Useful estimates can be made without going into great detail and most people manage with just one or two versions of Naismith’s original calculations.
The simplest formula combines the horizontal distance with the height gained. For example, allow 5 kilometres per hour on the flat plus 10 minutes for every 100 metres height gain. Most reasonably fit people can maintain this speed throughout a day in the hills – provided there are not any particular difficulties – but remember that it does not allow for rests or stops.
‘Naismith’s’ is a valuable navigation aid and also a useful way of working out how long your entire route will take. To use this formula for short navigation legs, break it down to 1.2 minutes per 100 metres horizontal distance and 1 minute for every 10 metres of ascent.
However, you can only travel at the speed of the slowest person and therefore you may need to use a slower formula such as 4 kph which is calculated at 1.5 minutes per 100 metres.
When going gently downhill, it is best to ignore the height loss and just use the horizontal component of the formula. When descending steep ground which will slow your rate of travel, a rough estimate can be used. For example, allow 1 minute for every 30 metres of descent (although remember this is only an approximation).
A Timing Chart (Table 1 below) for the horizontal component can make the calculations easier – just remember to add 1 minute for every 10 metres of ascent.
Table 1: Timing Chart
|Distance Travelled (Metres)||5 KPH||4 KPH||3 KPH||2 KPH|
|1000||12 min||15 min||20 min||30 min|
|900||11 min||13.5 min||18 min||27 min|
|800||9.5 min||12 min||16 min||24 min|
|700||8.5 min||10.5 min||14 min||21 min|
|600||7 min||9 min||12 min||18 min|
|500||6 min||7.5 min||10 min||15 min|
|400||5 min||6 min||8 min||12 min|
|300||3.5 min||4.5 min||6 min||9 min|
|200||2.5 min||3 min||4 min||6 min|
|100||1 min||1.5 min||2 min||3 min|
|50||0.5 min||0.75 min||1 min||1.5 min|
- Timings have been rounded (up and down) to nearest minute or half minute.

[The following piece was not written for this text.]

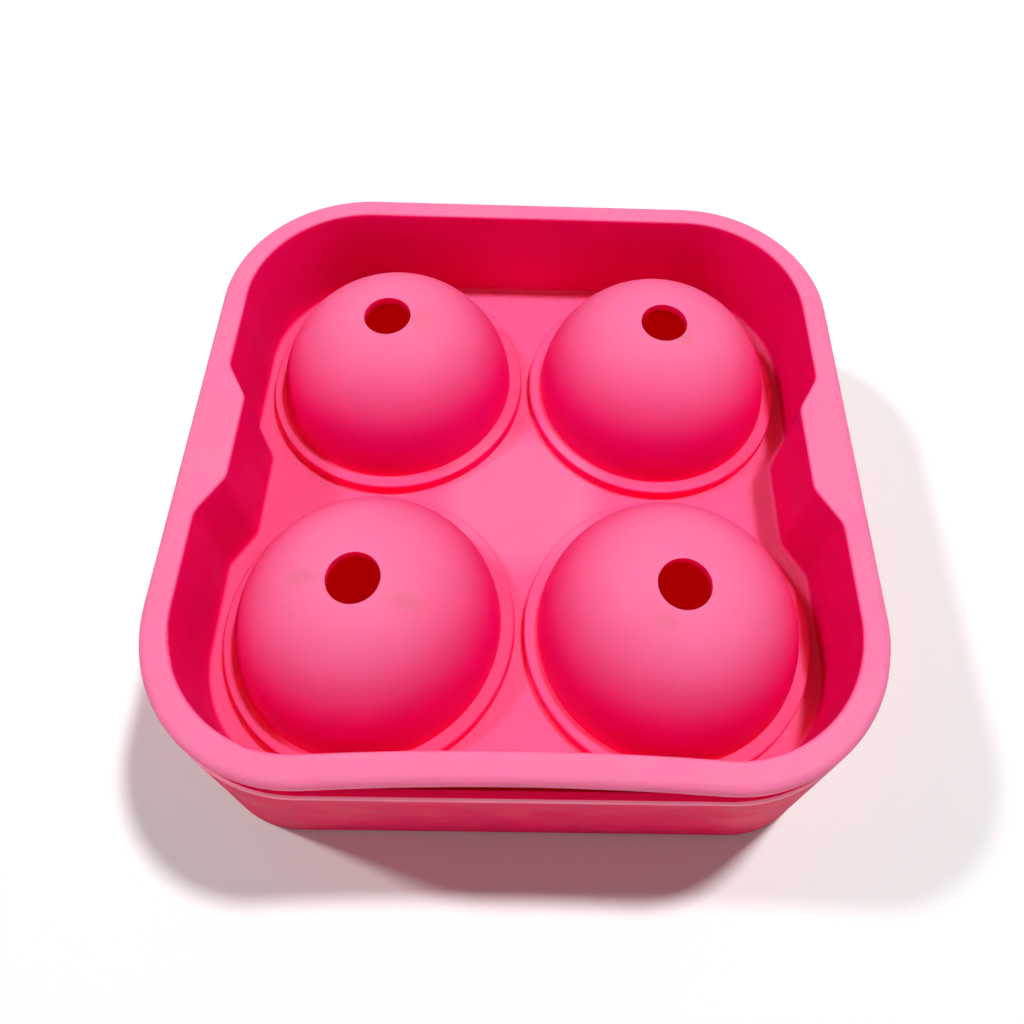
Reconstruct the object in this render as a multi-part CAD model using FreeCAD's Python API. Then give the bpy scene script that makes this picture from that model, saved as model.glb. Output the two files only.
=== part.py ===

- Remember to add one (1) minute for every ten (10) metres of ascent.
- Distance to be travelled: 850 metres.
- Speed: 5 KPH for 100 metres = 1.2 minutes or 12.
- 8.5 x 12 = 102 (or 10.2 minutes, round to 10 minutes).
- Height Gain:
- Height gain from Point A to Point B: 130 metres.
- On an OS map (1:50,000 or 1:25,000) each contour is ten (10) metres.
- Therefore 13 contours equals 130 metres.
- Every fifth contour is a thick line (aka 50 metres).
- One (1) minute for every ten (10) metres of ascent: 13 minutes.
- 10 + 13 = 23 minutes.
- Height gain from Point A to Point B: 130 metres.
- Therefore, at 5 KPH, with a height gain of 130 metres, it will take approximately 23 minutes to travel 850 metres.
Pacing is often more accurate than timing but it does require concentration.
An average stride takes about 60 double paces per hundred metres (a double pace is also known as a Roman Pace – hence the word “mile” which originated from a thousand Roman paces).
The Roman pace (Latin: passus) was a Roman unit of length. It was notionally the distance of a full stride from the position of one heel where it raised off of the ground to where it set down again at the end of the step: two steps, one by each foot.
You can determine your own individual pacing figure by measuring out 100 metres and then seeing how many double paces you take to cover the distance or you can do it on the hill between known points on relatively flat terrain.
You will need to alter the number of paces you take:
- Going up-hill;
- Going down-hill;
- Walking on rough ground; or
- In deep snow.
You can estimate how many extra paces you need to take to complete 100 metres at the end of every 60 double paces.
It is wise to measure the distance in hundreds of metres rather than by working out the total number of paces needed for a particular navigational leg.
For example, if the target is 450 metres away and your personal pacing figure is 62, then count 62 paces four times (which gives you 400 metres) and then add the final 31 paces (for the 50 metres).
It is useful to have a way of remembering how many hundreds of metres you have paced – it is easy to forget especially if someone asks you a question halfway through the leg.
Some compasses have a counter which fits on the side of the compass or you can use cord grips as counters on the compass lanyard.
Do not (always) expect your timing and pacing calculations to take you right to the spot you are heading for – look at the ground around you and compare it with the contours on the map.
Can you spot anything that does not fit in? If so, be tenacious about finding out why it does not fit. Look for other features which do make sense.